The President’s decision to fire Comey to stop the investigation into potential Russia-related wrongdoing by the President and his circle raises serious rule-of-law concerns. Particularly if there’s anything to cover up with respect to Russia-related wrongdoing, Trump’s decision to fire Comey is a major affront to a core tenet of our system of government—the rule of law, which maintains that no one (including the President and his affiliates) is above the law. But even if there’s nothing to cover up, President Trump’s decision to fire Comey in order to bring the investigation into Russia-related wrongdoing should be troubling for the rule of law. As Richard Primus explained, “to act as the judge in one’s own case … is exactly what it means to place oneself above the law.”
Thus far, that has been the primary concern about the Comey affair—the troubling rule-of-law aspects of the President firing the person in charge of investigating the President and his supporters. Less attention has been paid to another possibility that would also raise serious rule of law concerns –the possibility that Trump fired Comey because Comey was not investigating Trump’s enemies aggressively enough for Trump’s liking.
During the campaign, President Trump frequently called for his opponent, Hillary Clinton, to be locked up. (“Lock Her Up!” was a frequent refrain at his rallies, and it has been repeated at Trump rallies after the election and after the inauguration.) In Trump’s interview with Lester Holt, Trump repeated the claim that Comey should have continued a criminal investigation into Hillary Clinton and brought criminal charges against her. (That statement is another indication of the lack of credibility to the initial, official statement, which suggested Comey had been fired because he was too critical of Hillary Clinton during the election cycle.) Along similar lines, some reporting into Trump’s decision to fire Comey suggested that Trump may have fired Comey in part because Comey would not confirm Trump’s (baseless) accusation that President Obama illegally wiretapped Trump during the campaign.
These reasons are a little bit different than firing Comey because of his investigation into Russia-related wrongdoing by Trump’s friends.
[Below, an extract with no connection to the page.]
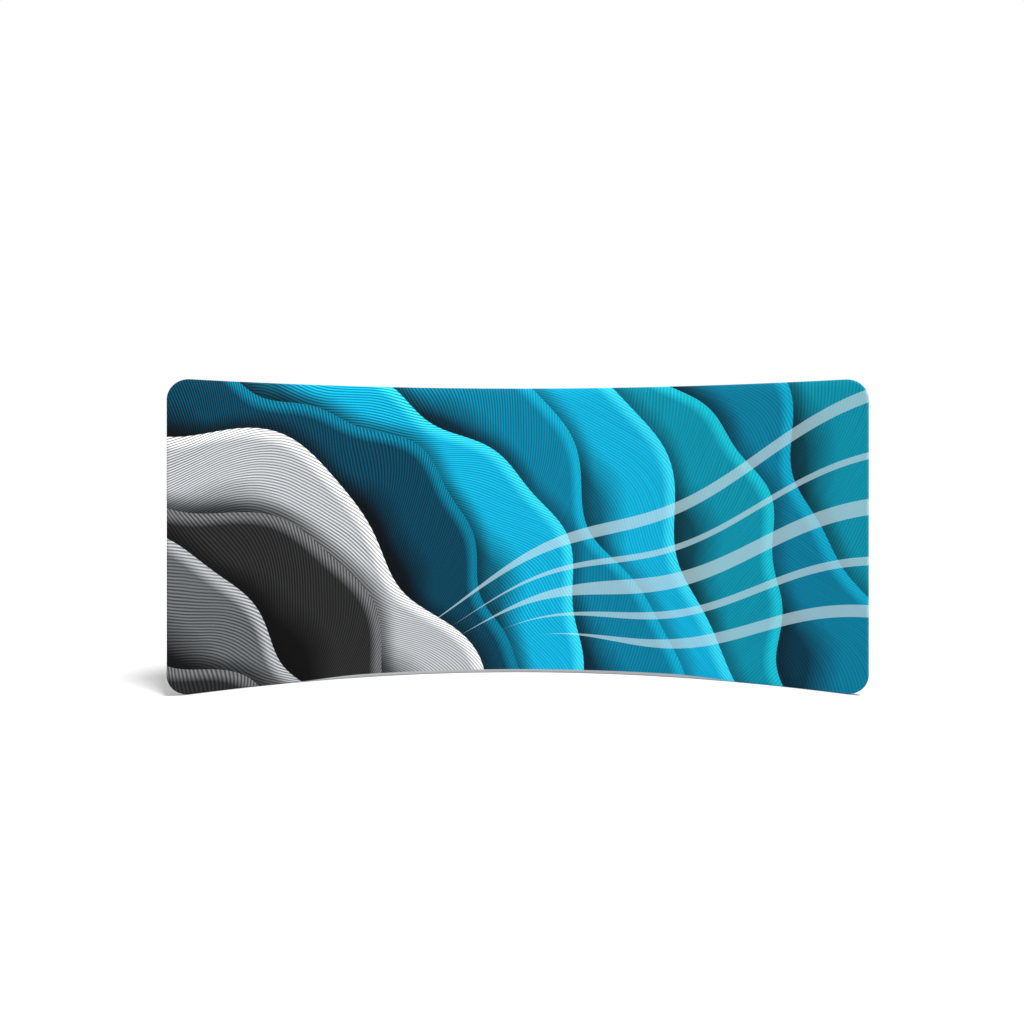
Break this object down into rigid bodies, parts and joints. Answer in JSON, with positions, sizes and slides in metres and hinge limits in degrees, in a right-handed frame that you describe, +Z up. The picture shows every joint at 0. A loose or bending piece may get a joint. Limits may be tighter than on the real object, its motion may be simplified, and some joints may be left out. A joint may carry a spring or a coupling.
{
  "type": "curved display wall",
  "caption": "Free-standing curved display wall: a stretch-fabric cover, zipped along the foot of its back, over a plug-together tube frame with rounded corners and sprung lock buttons.",
  "frame": {"origin": "on the floor, under the middle of the wall's overall width and depth", "axes": "+Z up; +X along the wall's width; the printed, hollow side of the bow looks towards -Y"},
  "size_m": [5.07, 0.7446, 2.3],
  "materials": {
    "printed_fabric": "dye-printed stretch knit, matt, in greys and blue-greens",
    "plain_fabric": "unprinted pale grey stretch knit",
    "zip_tape": "woven tape",
    "zip_coil": "moulded nylon",
    "zip_metal": "plated die-casting",
    "tube": "clear anodised, satin",
    "spigot": "mill finish",
    "button": "polished steel",
    "hardware": "bright steel"
  },
  "bodies": {
    "frame": {"front_graphic": "printed_fabric", "back_panel": "plain_fabric", "zip_tape_upper": "zip_tape", "zip_tape_lower": "zip_tape", "zip_chain": "zip_coil", "zip_stops": "zip_metal", "bottom_rail_tube_1": "tube", "bottom_rail_tube_2": "tube", "bottom_rail_tube_3": "tube", "bottom_rail_tube_4": "tube", "top_rail_tube_1": "tube", "top_rail_tube_2": "tube", "top_rail_tube_3": "tube", "top_rail_tube_4": "tube", "left_bottom_elbow": "tube", "left_top_elbow": "tube", "right_bottom_elbow": "tube", "right_top_elbow": "tube", "left_post_tube_1": "tube", "left_post_tube_2": "tube", "right_post_tube_1": "tube", "right_post_tube_2": "tube", "left_upright_tube_1": "tube", "left_upright_tube_2": "tube", "right_upright_tube_1": "tube", "right_upright_tube_2": "tube", "bottom_rail_spigots": "spigot", "top_rail_spigots": "spigot", "post_spigots": "spigot", "upright_spigots": "spigot", "spigot_rivets": "hardware", "button_springs": "hardware"},
    "bottom_rail_button_1": {"bottom_rail_button_1": "button"},
    "bottom_rail_button_2": {"bottom_rail_button_2": "button"},
    "bottom_rail_button_3": {"bottom_rail_button_3": "button"},
    "bottom_rail_button_4": {"bottom_rail_button_4": "button"},
    "bottom_rail_button_5": {"bottom_rail_button_5": "button"},
    "top_rail_button_1": {"top_rail_button_1": "button"},
    "top_rail_button_2": {"top_rail_button_2": "button"},
    "top_rail_button_3": {"top_rail_button_3": "button"},
    "top_rail_button_4": {"top_rail_button_4": "button"},
    "top_rail_button_5": {"top_rail_button_5": "button"},
    "left_post_button_1": {"left_post_button_1": "button"},
    "left_post_button_2": {"left_post_button_2": "button"},
    "left_post_button_3": {"left_post_button_3": "button"},
    "right_post_button_1": {"right_post_button_1": "button"},
    "right_post_button_2": {"right_post_button_2": "button"},
    "right_post_button_3": {"right_post_button_3": "button"},
    "left_upright_button_1": {"left_upright_button_1": "button"},
    "left_upright_button_2": {"left_upright_button_2": "button"},
    "left_upright_button_3": {"left_upright_button_3": "button"},
    "right_upright_button_1": {"right_upright_button_1": "button"},
    "right_upright_button_2": {"right_upright_button_2": "button"},
    "right_upright_button_3": {"right_upright_button_3": "button"},
    "zip_slider": {"zip_slider": "zip_metal"},
    "zip_pull": {"zip_pull": "zip_metal"}
  },
  "joints": [
    {"name": "bottom_rail_button_1_press", "type": "slide", "parent": "frame", "child": "bottom_rail_button_1", "axis": [0, 0, -1], "range_m": [0, 0.005], "stiffness_N_per_m": 2000, "springref_m": -0.003, "deforming": ["button_springs"]},
    {"name": "bottom_rail_button_2_press", "type": "slide", "parent": "frame", "child": "bottom_rail_button_2", "axis": [0, 0, -1], "range_m": [0, 0.005], "stiffness_N_per_m": 2000, "springref_m": -0.003, "deforming": ["button_springs"]},
    {"name": "bottom_rail_button_3_press", "type": "slide", "parent": "frame", "child": "bottom_rail_button_3", "axis": [0, 0, -1], "range_m": [0, 0.005], "stiffness_N_per_m": 2000, "springref_m": -0.003, "deforming": ["button_springs"]},
    {"name": "bottom_rail_button_4_press", "type": "slide", "parent": "frame", "child": "bottom_rail_button_4", "axis": [0, 0, -1], "range_m": [0, 0.005], "stiffness_N_per_m": 2000, "springref_m": -0.003, "deforming": ["button_springs"]},
    {"name": "bottom_rail_button_5_press", "type": "slide", "parent": "frame", "child": "bottom_rail_button_5", "axis": [0, 0, -1], "range_m": [0, 0.005], "stiffness_N_per_m": 2000, "springref_m": -0.003, "deforming": ["button_springs"]},
    {"name": "top_rail_button_1_press", "type": "slide", "parent": "frame", "child": "top_rail_button_1", "axis": [0, 0, 1], "range_m": [0, 0.005], "stiffness_N_per_m": 2000, "springref_m": -0.003, "deforming": ["button_springs"]},
    {"name": "top_rail_button_2_press", "type": "slide", "parent": "frame", "child": "top_rail_button_2", "axis": [0, 0, 1], "range_m": [0, 0.005], "stiffness_N_per_m": 2000, "springref_m": -0.003, "deforming": ["button_springs"]},
    {"name": "top_rail_button_3_press", "type": "slide", "parent": "frame", "child": "top_rail_button_3", "axis": [0, 0, 1], "range_m": [0, 0.005], "stiffness_N_per_m": 2000, "springref_m": -0.003, "deforming": ["button_springs"]},
    {"name": "top_rail_button_4_press", "type": "slide", "parent": "frame", "child": "top_rail_button_4", "axis": [0, 0, 1], "range_m": [0, 0.005], "stiffness_N_per_m": 2000, "springref_m": -0.003, "deforming": ["button_springs"]},
    {"name": "top_rail_button_5_press", "type": "slide", "parent": "frame", "child": "top_rail_button_5", "axis": [0, 0, 1], "range_m": [0, 0.005], "stiffness_N_per_m": 2000, "springref_m": -0.003, "deforming": ["button_springs"]},
    {"name": "left_post_button_1_press", "type": "slide", "parent": "frame", "child": "left_post_button_1", "axis": [-0.8738, -0.4863, 0], "range_m": [0, 0.005], "stiffness_N_per_m": 2000, "springref_m": -0.003, "deforming": ["button_springs"]},
    {"name": "left_post_button_2_press", "type": "slide", "parent": "frame", "child": "left_post_button_2", "axis": [-0.8738, -0.4863, 0], "range_m": [0, 0.005], "stiffness_N_per_m": 2000, "springref_m": -0.003, "deforming": ["button_springs"]},
    {"name": "left_post_button_3_press", "type": "slide", "parent": "frame", "child": "left_post_button_3", "axis": [-0.8738, -0.4863, 0], "range_m": [0, 0.005], "stiffness_N_per_m": 2000, "springref_m": -0.003, "deforming": ["button_springs"]},
    {"name": "right_post_button_1_press", "type": "slide", "parent": "frame", "child": "right_post_button_1", "axis": [0.8738, -0.4863, 0], "range_m": [0, 0.005], "stiffness_N_per_m": 2000, "springref_m": -0.003, "deforming": ["button_springs"]},
    {"name": "right_post_button_2_press", "type": "slide", "parent": "frame", "child": "right_post_button_2", "axis": [0.8738, -0.4863, 0], "range_m": [0, 0.005], "stiffness_N_per_m": 2000, "springref_m": -0.003, "deforming": ["button_springs"]},
    {"name": "right_post_button_3_press", "type": "slide", "parent": "frame", "child": "right_post_button_3", "axis": [0.8738, -0.4863, 0], "range_m": [0, 0.005], "stiffness_N_per_m": 2000, "springref_m": -0.003, "deforming": ["button_springs"]},
    {"name": "left_upright_button_1_press", "type": "slide", "parent": "frame", "child": "left_upright_button_1", "axis": [-0.9861, -0.1659, 0], "range_m": [0, 0.005], "stiffness_N_per_m": 2000, "springref_m": -0.003, "deforming": ["button_springs"]},
    {"name": "left_upright_button_2_press", "type": "slide", "parent": "frame", "child": "left_upright_button_2", "axis": [-0.9861, -0.1659, 0], "range_m": [0, 0.005], "stiffness_N_per_m": 2000, "springref_m": -0.003, "deforming": ["button_springs"]},
    {"name": "left_upright_button_3_press", "type": "slide", "parent": "frame", "child": "left_upright_button_3", "axis": [-0.9861, -0.1659, 0], "range_m": [0, 0.005], "stiffness_N_per_m": 2000, "springref_m": -0.003, "deforming": ["button_springs"]},
    {"name": "right_upright_button_1_press", "type": "slide", "parent": "frame", "child": "right_upright_button_1", "axis": [0.9861, -0.1659, 0], "range_m": [0, 0.005], "stiffness_N_per_m": 2000, "springref_m": -0.003, "deforming": ["button_springs"]},
    {"name": "right_upright_button_2_press", "type": "slide", "parent": "frame", "child": "right_upright_button_2", "axis": [0.9861, -0.1659, 0], "range_m": [0, 0.005], "stiffness_N_per_m": 2000, "springref_m": -0.003, "deforming": ["button_springs"]},
    {"name": "right_upright_button_3_press", "type": "slide", "parent": "frame", "child": "right_upright_button_3", "axis": [0.9861, -0.1659, 0], "range_m": [0, 0.005], "stiffness_N_per_m": 2000, "springref_m": -0.003, "deforming": ["button_springs"]},
    {"name": "zip_travel", "type": "hinge", "parent": "frame", "child": "zip_slider", "pos_m": [0, -4.44725, 0.062], "axis": [0, 0, -1], "range_deg": [0, 56.47]},
    {"name": "pull_flip", "type": "hinge", "parent": "zip_slider", "child": "zip_pull", "pos_m": [-2.28214, -0.19705, 0.062], "axis": [0, 0, 1], "range_deg": [0, 180]}
  ]
}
Rather, these reasons reflect a concern that Comey would not leverage the full investigative powers, police powers, and authoritative voice of the FBI against Trump’s enemies.
These concerns are, however, just as troubling for the rule of law. It is a reality that the breadth of criminal law, including federal criminal law, is vast—there are countless federal criminal statutes that prohibit wide swaths of conduct. And even if someone is not ultimately guilty of violating a criminal statute, a public FBI accusation and FBI investigation into potential wrongdoing (to say nothing of charges that eventually result in an acquittal) can be equally devastating. Writing about the domestic law apparatus in the United States, Benjamin Wittes explained:
Let me be blunt: …. The soft spot, the least tyrant-proof part of the government, is the U.S. Department of Justice and the larger law enforcement and regulatory apparatus of the United States government. … Don't believe me on this one; ask Justice Robert Jackson, who knew something about the Justice Department, which he headed as attorney general before ascending to the court:
Law enforcement is not automatic. It isn't blind. One of the greatest difficulties of the position of prosecutor is that he must pick his cases, because no prosecutor can even investigate all of the cases in which he receives complaints ….
Therein is the most dangerous power of the prosecutor: that he will pick people that he thinks he should get, rather than cases that need to be prosecuted. With the law books filled with a great assortment of crimes, a prosecutor stands a fair chance of finding at least a technical violation of some act on the part of almost anyone.
A prosecutor—and by extention, a tyrant president who directs that prosecutor—can harass or target almost anyone, and he can often do so without violating any law. He doesn't actually need to indict the person, though that can be fun. He needs only open an investigation; that alone can be ruinous. The standards for doing so, criminal predication, are not high.
(Conor Friedersdorf recalled this old Wittes post in a recent Atlantic piece.)
Writing about the Comey firing, Zach Price emphasized that one of the key norms of prosecutorial power in the United States is that we do not want prosecutors “to weaponize criminal justice by pursuing technical violations against partisan enemies for political gain.” Price, however, stated that Trump’s firing of Comey “egregiously violated” another norm—“the norm against self-dealing.”
But Price also recognized that the Comey firing “threatens …. the norm against politically motivated prosecution.” I think that’s right, and that possiblity is just as concerning as Trump firing Comey to insulate himself and his friends from investigation.